U.S. midterm elections will be held this week, with major implications for economic and financial policy.
Despite many elections still being too close to predict, the general consensus is that Republicans are expected to take slight majority control of both the Senate and the House, thus creating a divided government. This would mean that the White House will have much less flexibility when it comes to financial policy, and will face tougher hurdles on spending, as well a looming showdown over the debt ceiling. As soon as early next year, Congress must gather enough votes to raise the ceiling to avoid national default. While this would no doubt be catastrophic for the global economy, Congress can essentially use the threat of defaulting as a bargaining chip; similar to 2011, when a compromise was achieved just days before the debt limit was hit. Other highly contentious points of financial policy include the IRS funding bill, military aid to Ukraine, spending related to the Inflation Reduction Act, social security, and a Federal omnibus spending package that is required to keep the government open past December 16. While nobody can predict the results of these elections with certainty, lawmakers on both sides are already bracing for extreme political gridlock, at least until the next election cycle.
Technology makes its way to the bond market (finally) improving liquidity.
With apps like Robinhood and more brokerage websites than we could possibly name, people can trade stocks from the comfort of their couches instantaneously. However, the bond market has never embraced these new technologies and most trades are done over the phone. The winds are beginning to change though, and electronic bond trading recently hit its highest level ever in September which brought a fresh boost of liquidity to the market.
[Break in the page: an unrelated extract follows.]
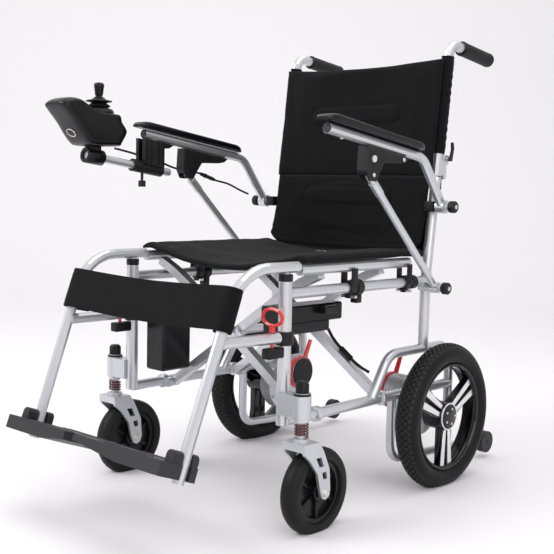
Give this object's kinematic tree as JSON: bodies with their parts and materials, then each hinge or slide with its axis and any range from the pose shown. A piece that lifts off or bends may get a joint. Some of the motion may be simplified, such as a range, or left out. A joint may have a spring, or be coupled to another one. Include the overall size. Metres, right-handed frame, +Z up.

According to Bloomberg, $15 billion of investment-grade bonds a day were traded electronically in September setting a new all-time high when compared to the previous record of $12.7 billion a day in 2021. Investors had expected a liquidity crunch from the Fed’s rate hikes, but the volume of electronic trades made investment grade debt one of the more liquid markets during what would normally be a very illiquid time. Our preferred measure of liquidity, bid-ask spreads, have stayed well below their recent peak in March 2020. Moreover, they have remained below the level seen during the last rate hiking cycle when the Fed was moving much slower. Much of the increased adoption is due to more sophisticated algorithms that assist in large block trades. Many of the algorithms that the banks use have been refined and learned from prior liquidity crunches, like in 2020. In fact, Bank of America estimates that it is doing twice the volume in its algorithmic trading division than it was doing just two years ago. The increased adoption of electronic trading should be positive for liquidity in the investment-grade market moving forward, and all signs point to banks and traders using the technology more frequently to get better pricing and move larger and larger blocks of bonds.
The avoidance of a recession could be a legitimate possibility.
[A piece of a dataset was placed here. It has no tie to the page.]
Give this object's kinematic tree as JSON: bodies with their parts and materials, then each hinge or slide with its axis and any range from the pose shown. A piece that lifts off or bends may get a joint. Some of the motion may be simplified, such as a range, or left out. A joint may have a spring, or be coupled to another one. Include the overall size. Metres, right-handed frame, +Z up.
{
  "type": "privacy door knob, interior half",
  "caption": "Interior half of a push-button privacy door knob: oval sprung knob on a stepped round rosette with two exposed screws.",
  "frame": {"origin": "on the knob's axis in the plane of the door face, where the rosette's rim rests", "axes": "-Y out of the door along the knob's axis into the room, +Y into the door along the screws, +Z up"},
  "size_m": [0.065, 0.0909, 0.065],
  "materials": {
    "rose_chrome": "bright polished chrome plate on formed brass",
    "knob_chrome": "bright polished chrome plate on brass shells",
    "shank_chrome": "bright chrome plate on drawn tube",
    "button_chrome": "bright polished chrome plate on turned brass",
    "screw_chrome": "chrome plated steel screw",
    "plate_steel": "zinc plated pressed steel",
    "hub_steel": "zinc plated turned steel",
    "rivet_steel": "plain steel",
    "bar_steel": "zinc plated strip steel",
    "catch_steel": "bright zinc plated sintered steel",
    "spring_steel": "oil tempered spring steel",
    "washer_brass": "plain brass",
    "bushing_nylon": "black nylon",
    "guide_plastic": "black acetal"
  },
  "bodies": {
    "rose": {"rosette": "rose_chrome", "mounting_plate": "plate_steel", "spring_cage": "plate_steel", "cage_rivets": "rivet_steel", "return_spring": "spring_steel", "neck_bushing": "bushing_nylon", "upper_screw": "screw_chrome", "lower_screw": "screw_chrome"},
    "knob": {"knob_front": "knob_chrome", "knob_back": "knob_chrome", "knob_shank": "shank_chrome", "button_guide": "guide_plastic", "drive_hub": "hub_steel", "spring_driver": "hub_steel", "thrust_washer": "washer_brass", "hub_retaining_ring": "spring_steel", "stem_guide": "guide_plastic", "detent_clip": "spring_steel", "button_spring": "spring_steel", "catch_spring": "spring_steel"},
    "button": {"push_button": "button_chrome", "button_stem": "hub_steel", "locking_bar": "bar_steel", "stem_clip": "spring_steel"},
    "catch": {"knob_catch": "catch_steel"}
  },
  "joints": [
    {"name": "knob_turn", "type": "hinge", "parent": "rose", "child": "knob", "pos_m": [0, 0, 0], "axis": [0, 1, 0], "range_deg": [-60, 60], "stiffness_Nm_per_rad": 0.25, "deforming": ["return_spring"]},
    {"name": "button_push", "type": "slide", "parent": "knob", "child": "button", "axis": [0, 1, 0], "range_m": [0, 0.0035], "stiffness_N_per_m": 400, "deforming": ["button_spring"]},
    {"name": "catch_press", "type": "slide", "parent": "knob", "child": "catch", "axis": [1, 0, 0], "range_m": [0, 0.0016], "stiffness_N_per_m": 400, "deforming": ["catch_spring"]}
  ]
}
Goldman Sachs Group’s top economist said there exists a “very plausible” path in which the U.S. can prevent a recession. The bank has forecasted a 35% chance the U.S. will enter a recession within the next year which sits comfortably below other Wall Street expectations. Items that need addressing include a moderation in economic activity, a slowdown in nominal wage growth, easing of inflation, and a rebalancing of the labor market. The Federal Reserve has continued to raise interest rates with the end goal of cooling price pressures. Chair Jerome Powell announced the rate hike of 0.75 last week, ultimately signaling slower increases, but higher rates. The U.S. is performing a balancing act between correcting these economic issues while simultaneously staying in control as to not over correct. Another key economic indicator of an imminent recession is the city of Philadelphia’s baseball team winning the World Series. The Philadelphia Athletics 1929 and 1930 championships coincided with the Great Depression, while the Phillies’ 1980 win came amid the energy-crisis fueled downturn, and the team’s most recent World Series victory happened at the start of the Great Recession. Although the causal relationship is uncertain, the Houston Astros did their part in protecting the U.S. economy by taking home the title against Philadelphia Saturday night. Now that Houston has managed to keep the baseball domino from tipping, it will take the effort of slightly more prominent bodies of power to prevent the rest from falling.